Exercise:
Output the data exactly, with every line intact.

[START]

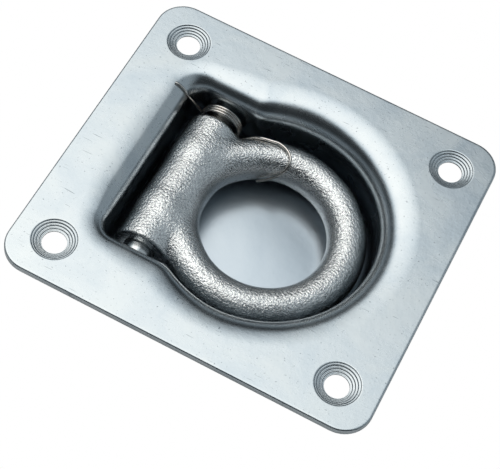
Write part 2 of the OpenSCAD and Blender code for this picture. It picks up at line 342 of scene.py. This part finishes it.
top_holes, under_holes = [], []
lip = 0.14
terraces = 4
for sx in (-1, 1):
    for sy in (-1, 1):
        c = (sx * hole_x, sy * hole_y)
        cone = [ring_of(c, sink_r + lip + 0.2, 0.0), ring_of(c, sink_r + lip, 0.0), ring_of(c, sink_r, -0.03)]
        for k in range(terraces):
            outer = sink_r - (sink_r - hole_r) * k / terraces
            low = -0.03 - (sink_depth - 0.03) * k / terraces
            step_r, step_z = (sink_r - hole_r) / terraces, (sink_depth - 0.03) / terraces
            cone += [ring_of(c, outer - step_r * a, low - step_z * b) for a, b in ((0.04, 0.1), (0.22, 0.66), (0.3, 0.72), (0.94, 0.92))]
        cone += [ring_of(c, hole_r, -sink_depth - 0.06), ring_of(c, hole_r, -sheet + 0.1)]
        cone += [ring_of(c, hole_r + 0.12, -sheet), ring_of(c, hole_r + 0.4, -sheet)]
        a, b = sweep(cone)
        top_holes.append(a)
        under_holes.append(b)
fill(edge_in, [top_plate] + top_holes)
fill(edge_under, [under_plate] + under_holes)

zinc = bpy.data.materials.new("zinc_on_pressed_sheet")
zinc.use_nodes = True
tree = zinc.node_tree
shader = tree.nodes["Principled BSDF"]
place = add(tree, "ShaderNodeTexCoord").outputs["Object"]
cloud = add(tree, "ShaderNodeTexNoise", [
    ("Vector", place), ("Scale", 60.0), ("Detail", 5.0), ("Roughness", 0.6), ("Distortion", 0.6)])
mist = add(tree, "ShaderNodeTexNoise", [("Vector", place), ("Scale", 260.0), ("Detail", 3.0), ("Roughness", 0.6)])
speck = add(tree, "ShaderNodeTexNoise", [("Vector", place), ("Scale", 1500.0), ("Detail", 2.0)])
tone = add(tree, "ShaderNodeMapRange", [("Value", cloud.outputs["Fac"]), ("From Min", 0.3), ("From Max", 0.7)])
clouded = add(tree, "ShaderNodeMix", [
    ("Factor", tone.outputs["Result"]), ("A", colour("#b0b8be")), ("B", colour("#cacfd1"))], data_type="RGBA")
# Dull grey spots of thin plating, and short fine scratches that lie along the plate
spot = add(tree, "ShaderNodeMapRange", [
    ("Value", speck.outputs["Fac"]), ("From Min", 0.66), ("From Max", 0.74), ("To Max", 0.7)])
drift = add(tree, "ShaderNodeMapping", [
    ("Vector", place), ("Rotation", (0.0, 0.0, math.radians(-14))), ("Scale", (1.0, 14.0, 1.0))])
hair = add(tree, "ShaderNodeTexNoise", [("Vector", drift.outputs[0]), ("Scale", 150.0), ("Detail", 3.0)])
scratch = add(tree, "ShaderNodeMapRange", [
    ("Value", hair.outputs["Fac"]), ("From Min", 0.69), ("From Max", 0.73), ("To Max", 0.6)])
marks = add(tree, "ShaderNodeMath", [
    (0, spot.outputs["Result"]), (1, scratch.outputs["Result"])], operation="MAXIMUM")
apart = add(tree, "ShaderNodeSeparateXYZ", [("Vector", place)])
on_plate = add(tree, "ShaderNodeMath", [(0, apart.outputs["Z"]), (1, 0.0)], operation="GREATER_THAN")
worn = add(tree, "ShaderNodeMath", [(0, marks.outputs[0]), (1, on_plate.outputs[0])], operation="MULTIPLY")
base = add(tree, "ShaderNodeMix", [
    ("Factor", worn.outputs[0]), ("A", clouded.outputs["Result"]), ("B", colour("#747b80"))], data_type="RGBA")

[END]

Solution to the problem:
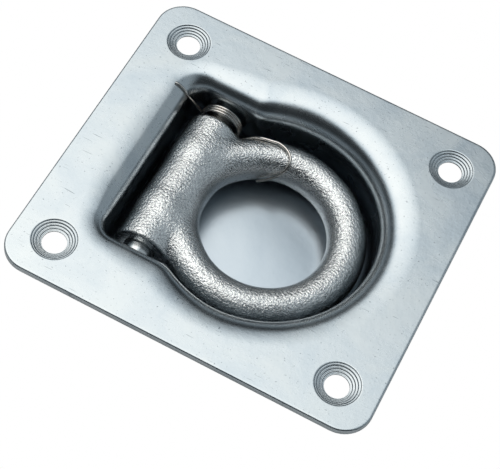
Write part 2 of the OpenSCAD and Blender code for this picture. It picks up at line 342 of scene.py. This part finishes it.
top_holes, under_holes = [], []
lip = 0.14
terraces = 4
for sx in (-1, 1):
    for sy in (-1, 1):
        c = (sx * hole_x, sy * hole_y)
        cone = [ring_of(c, sink_r + lip + 0.2, 0.0), ring_of(c, sink_r + lip, 0.0), ring_of(c, sink_r, -0.03)]
        for k in range(terraces):
            outer = sink_r - (sink_r - hole_r) * k / terraces
            low = -0.03 - (sink_depth - 0.03) * k / terraces
            step_r, step_z = (sink_r - hole_r) / terraces, (sink_depth - 0.03) / terraces
            cone += [ring_of(c, outer - step_r * a, low - step_z * b) for a, b in ((0.04, 0.1), (0.22, 0.66), (0.3, 0.72), (0.94, 0.92))]
        cone += [ring_of(c, hole_r, -sink_depth - 0.06), ring_of(c, hole_r, -sheet + 0.1)]
        cone += [ring_of(c, hole_r + 0.12, -sheet), ring_of(c, hole_r + 0.4, -sheet)]
        a, b = sweep(cone)
        top_holes.append(a)
        under_holes.append(b)
fill(edge_in, [top_plate] + top_holes)
fill(edge_under, [under_plate] + under_holes)

zinc = bpy.data.materials.new("zinc_on_pressed_sheet")
zinc.use_nodes = True
tree = zinc.node_tree
shader = tree.nodes["Principled BSDF"]
place = add(tree, "ShaderNodeTexCoord").outputs["Object"]
cloud = add(tree, "ShaderNodeTexNoise", [
    ("Vector", place), ("Scale", 60.0), ("Detail", 5.0), ("Roughness", 0.6), ("Distortion", 0.6)])
mist = add(tree, "ShaderNodeTexNoise", [("Vector", place), ("Scale", 260.0), ("Detail", 3.0), ("Roughness", 0.6)])
speck = add(tree, "ShaderNodeTexNoise", [("Vector", place), ("Scale", 1500.0), ("Detail", 2.0)])
tone = add(tree, "ShaderNodeMapRange", [("Value", cloud.outputs["Fac"]), ("From Min", 0.3), ("From Max", 0.7)])
clouded = add(tree, "ShaderNodeMix", [
    ("Factor", tone.outputs["Result"]), ("A", colour("#b0b8be")), ("B", colour("#cacfd1"))], data_type="RGBA")
# Dull grey spots of thin plating, and short fine scratches that lie along the plate
spot = add(tree, "ShaderNodeMapRange", [
    ("Value", speck.outputs["Fac"]), ("From Min", 0.66), ("From Max", 0.74), ("To Max", 0.7)])
drift = add(tree, "ShaderNodeMapping", [
    ("Vector", place), ("Rotation", (0.0, 0.0, math.radians(-14))), ("Scale", (1.0, 14.0, 1.0))])
hair = add(tree, "ShaderNodeTexNoise", [("Vector", drift.outputs[0]), ("Scale", 150.0), ("Detail", 3.0)])
scratch = add(tree, "ShaderNodeMapRange", [
    ("Value", hair.outputs["Fac"]), ("From Min", 0.69), ("From Max", 0.73), ("To Max", 0.6)])
marks = add(tree, "ShaderNodeMath", [
    (0, spot.outputs["Result"]), (1, scratch.outputs["Result"])], operation="MAXIMUM")
apart = add(tree, "ShaderNodeSeparateXYZ", [("Vector", place)])
on_plate = add(tree, "ShaderNodeMath", [(0, apart.outputs["Z"]), (1, 0.0)], operation="GREATER_THAN")
worn = add(tree, "ShaderNodeMath", [(0, marks.outputs[0]), (1, on_plate.outputs[0])], operation="MULTIPLY")
base = add(tree, "ShaderNodeMix", [
    ("Factor", worn.outputs[0]), ("A", clouded.outputs["Result"]), ("B", colour("#747b80"))], data_type="RGBA")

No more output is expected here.